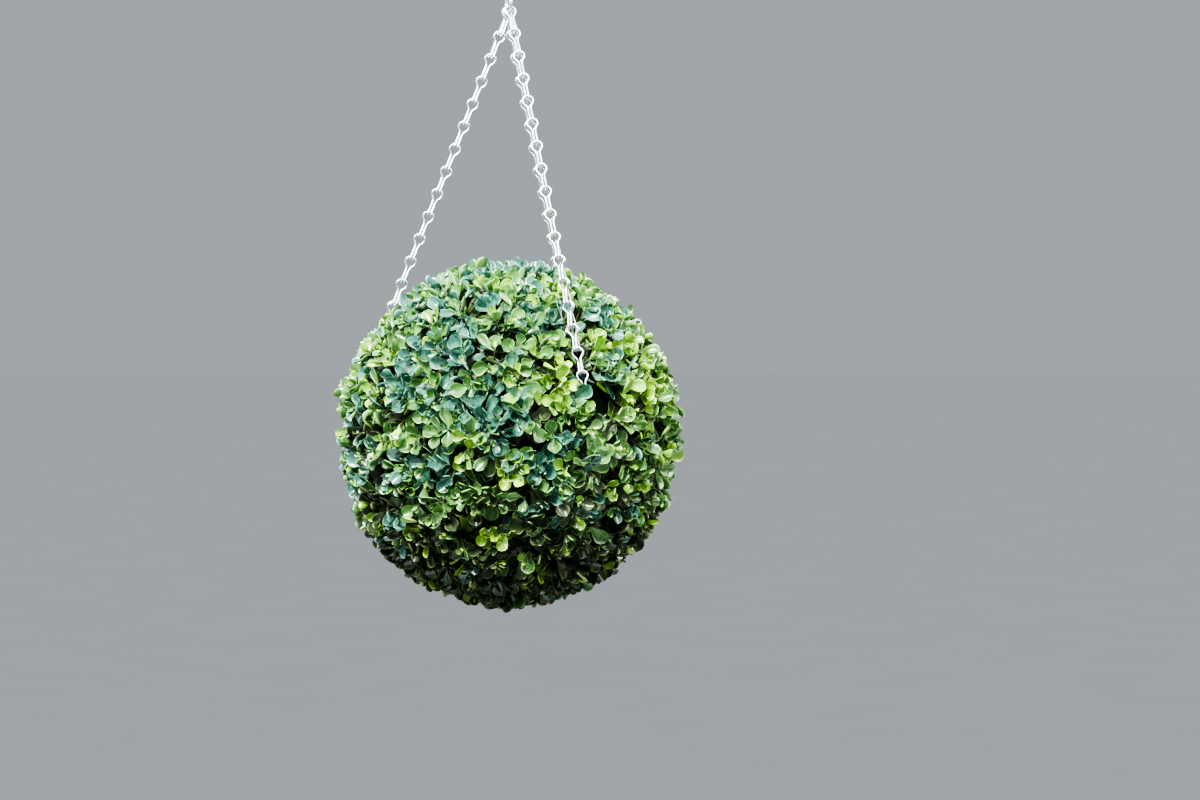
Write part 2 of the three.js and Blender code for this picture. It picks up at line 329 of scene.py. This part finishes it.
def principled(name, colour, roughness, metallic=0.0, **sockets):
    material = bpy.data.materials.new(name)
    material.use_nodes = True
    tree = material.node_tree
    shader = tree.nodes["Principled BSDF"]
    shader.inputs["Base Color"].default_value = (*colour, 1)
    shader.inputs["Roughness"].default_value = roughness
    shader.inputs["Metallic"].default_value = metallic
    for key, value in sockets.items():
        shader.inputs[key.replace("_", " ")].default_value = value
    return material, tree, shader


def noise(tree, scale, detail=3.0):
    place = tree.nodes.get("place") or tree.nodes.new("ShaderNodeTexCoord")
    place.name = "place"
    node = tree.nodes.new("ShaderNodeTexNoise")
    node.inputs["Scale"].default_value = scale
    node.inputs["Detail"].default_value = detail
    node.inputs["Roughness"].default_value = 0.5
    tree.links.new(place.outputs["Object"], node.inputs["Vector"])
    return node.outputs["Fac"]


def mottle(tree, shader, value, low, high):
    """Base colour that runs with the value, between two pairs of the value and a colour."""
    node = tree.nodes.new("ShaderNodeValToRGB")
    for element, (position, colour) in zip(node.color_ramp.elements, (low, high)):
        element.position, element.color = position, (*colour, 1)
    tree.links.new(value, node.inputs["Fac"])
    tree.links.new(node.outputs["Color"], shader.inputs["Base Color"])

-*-

__TASK INSTRUCTIONS__. Copy every line of the material, please, keeping it exactly the same.

__EXERCISE OUTPUT__.
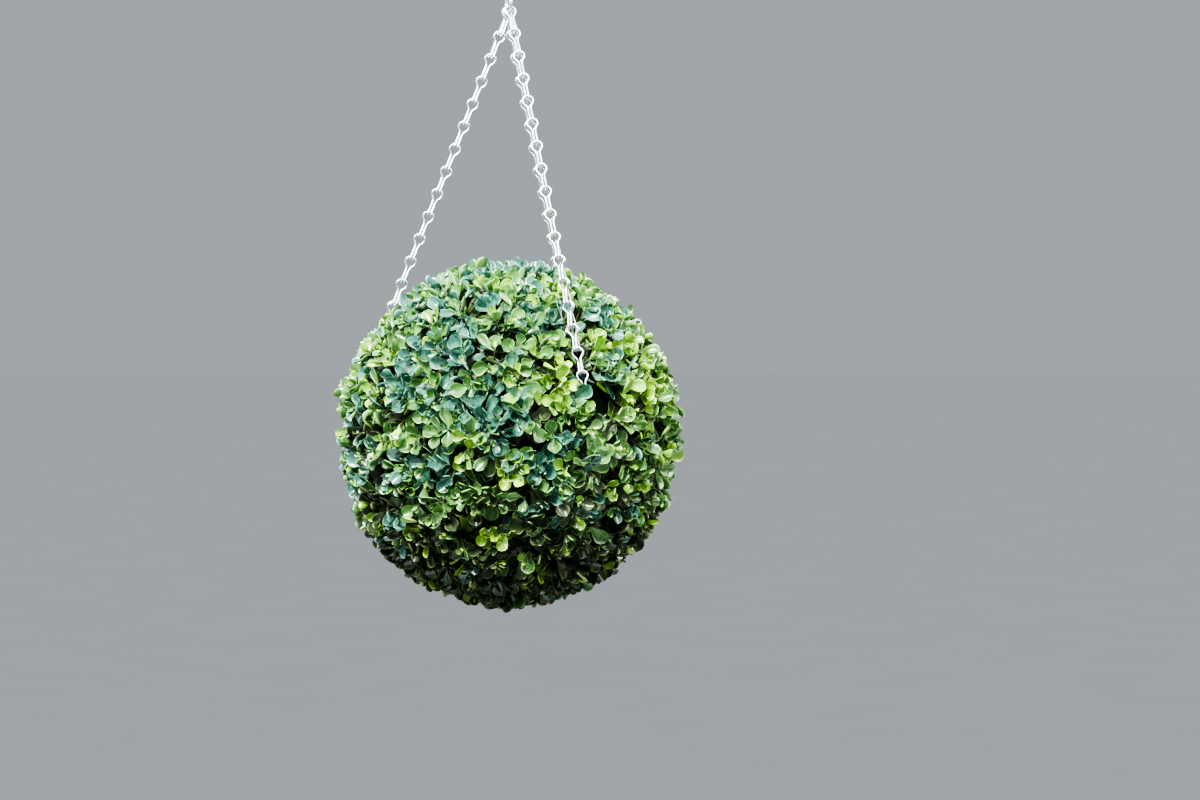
Write part 2 of the three.js and Blender code for this picture. It picks up at line 329 of scene.py. This part finishes it.
def principled(name, colour, roughness, metallic=0.0, **sockets):
    material = bpy.data.materials.new(name)
    material.use_nodes = True
    tree = material.node_tree
    shader = tree.nodes["Principled BSDF"]
    shader.inputs["Base Color"].default_value = (*colour, 1)
    shader.inputs["Roughness"].default_value = roughness
    shader.inputs["Metallic"].default_value = metallic
    for key, value in sockets.items():
        shader.inputs[key.replace("_", " ")].default_value = value
    return material, tree, shader


def noise(tree, scale, detail=3.0):
    place = tree.nodes.get("place") or tree.nodes.new("ShaderNodeTexCoord")
    place.name = "place"
    node = tree.nodes.new("ShaderNodeTexNoise")
    node.inputs["Scale"].default_value = scale
    node.inputs["Detail"].default_value = detail
    node.inputs["Roughness"].default_value = 0.5
    tree.links.new(place.outputs["Object"], node.inputs["Vector"])
    return node.outputs["Fac"]


def mottle(tree, shader, value, low, high):
    """Base colour that runs with the value, between two pairs of the value and a colour."""
    node = tree.nodes.new("ShaderNodeValToRGB")
    for element, (position, colour) in zip(node.color_ramp.elements, (low, high)):
        element.position, element.color = position, (*colour, 1)
    tree.links.new(value, node.inputs["Fac"])
    tree.links.new(node.outputs["Color"], shader.inputs["Base Color"])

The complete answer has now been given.